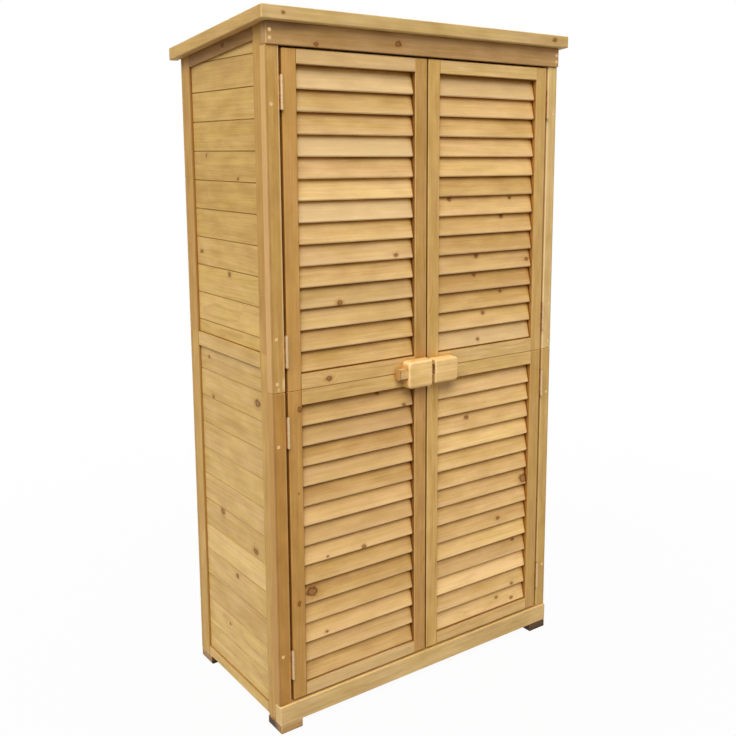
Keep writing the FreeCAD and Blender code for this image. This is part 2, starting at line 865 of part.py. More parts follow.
def make_latch():
    left_sizes = (left_block_setback, left_block_width, left_block_height)
    left_block, near, far = latch_block(LEFT, *left_sizes)
    channel = bolt_box(near + overcut, far - overcut, bolt_clearance)
    right_sizes = (right_block_setback, right_block_width, right_block_height)
    right_block, mouth, _ = latch_block(RIGHT, *right_sizes)
    tip = near - bolt_tip_setback
    socket_end = tip + bolt_travel + bolt_socket_spare
    socket = bolt_box(mouth - overcut, socket_end, bolt_clearance)
    bolt = bolt_box(tip - bolt_length, tip, 0.0)
    return {
        "left_latch_block": left_block.cut(channel),
        "right_latch_block": right_block.cut(socket),
        "latch_bolt": eased(bolt, bolt_easing, ALONG_X),
    }


def make_cabinet():
    parts = {}
    parts.update(make_roof())
    parts.update(make_front_frame())
    for side in (LEFT, RIGHT):
        parts.update(make_side(side))
    parts.update(make_back())
    parts.update(make_inside())
    parts.update(make_feet())
    for side in (LEFT, RIGHT):
        parts.update(make_door(side))
    parts.update(make_hinges())
    parts.update(make_latch())
    parts.update(make_frame_screws())
    return parts


os.makedirs("parts", exist_ok=True)
for node, shape in make_cabinet().items():
    shape.exportStep("parts/" + node + ".step")
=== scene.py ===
import math

import bpy
from mathutils import Matrix, Vector

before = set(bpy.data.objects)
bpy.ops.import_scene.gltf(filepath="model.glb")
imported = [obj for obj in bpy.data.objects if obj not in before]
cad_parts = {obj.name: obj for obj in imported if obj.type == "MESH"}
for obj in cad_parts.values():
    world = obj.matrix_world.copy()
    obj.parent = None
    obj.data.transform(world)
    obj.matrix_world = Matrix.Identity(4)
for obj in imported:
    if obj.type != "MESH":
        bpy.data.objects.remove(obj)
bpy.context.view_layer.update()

# Garden storage cabinet of glazed fir: lean roof, louvred double doors, boarded sides, wooden latch.
# The part's frame is in metres; sizes here are in millimetres, as in the part's own source.
MM = 0.001

# Sizes repeated from the part, for the patterns that follow its pieces
door_bottom = 70.0
door_split = 795.01
door_joint_rail = 35.0
door_end_rail = 31.0
front_face = -209.5
slat_recess = 5.0
slat_pitch = 46.79
slat_tilt = math.radians(13.0)
slat_thickness = 7.0
slat_clearance = 0.2
board_pitch = 67.2
first_side_seam = 112.2
first_upper_seam = 907.2
foot_height = 20.0
roof_board_depth = 89.2
roof_bar_back = -210.5
floor_front = -188.7
shelf_front = -174.2

# Depths of the pattern's cells on the floor and the shelves. Their boards follow each other every 94.5
# and 91.6 mm, so the tone changes a little beside the joints
floor_cell = 94.3
shelf_cell = 96.7

# For the places of knots and patches: y within the louvres, x of the side boards' outer face, and z and
# reach of what runs over the full height
slat_y = -199.0
side_x = -408.0
mid_height = 800.0
full_height = 3000.0

# Waves per millimetre of each noise in the wood: along the grain, across the board and into it. Then how
# many finer waves lie upon them, and how strong those are. Real fibres are 0.05 mm wide; these are 0.8 mm,
# so that they show
NOISES = {
    "ragged": ((0.11, 0.14, 0.1), 2.0, 0.5),
    "wander": ((0.0018, 0.008, 0.008), 2.0, 0.5),
    "ripple": ((0.012, 0.16, 0.16), 3.0, 0.5),
    "fibre": ((0.018, 1.2, 1.2), 3.0, 0.6),
    "streak": ((0.0055, 0.15, 0.15), 2.0, 0.5),
    "stain": ((0.013, 0.034, 0.034), 3.0, 0.5),
    "blush": ((0.007, 0.05, 0.05), 2.0, 0.5),
}
# The values between which nearly all of such a noise lies
noise_low, noise_high = 0.25, 0.75
# How far apart in the wood boards may be cut
board_spread = (900.0, 310.0, 170.0)

# Growth rings. Their pith lies behind the board, somewhere in a range, and wanders
pith_place = (0.0, -45.0, -118.0)
pith_range = (0.0, 90.0, 80.0)
pith_wander = (0.0, 34.0, 42.0)
ring_width = 3.6
ring_ripple = 2.6
ring_bulge = 9.0
late_wood = [(0.0, 0.35), (0.12, 0.04), (0.5, 0.1), (0.78, 0.6), (0.9, 1.0), (1.0, 0.35)]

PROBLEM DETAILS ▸
Show the lines of the data that hold the word "objects".

RESULT BELOW ▸
before = set(bpy.data.objects)
imported = [obj for obj in bpy.data.objects if obj not in before]
        bpy.data.objects.remove(obj)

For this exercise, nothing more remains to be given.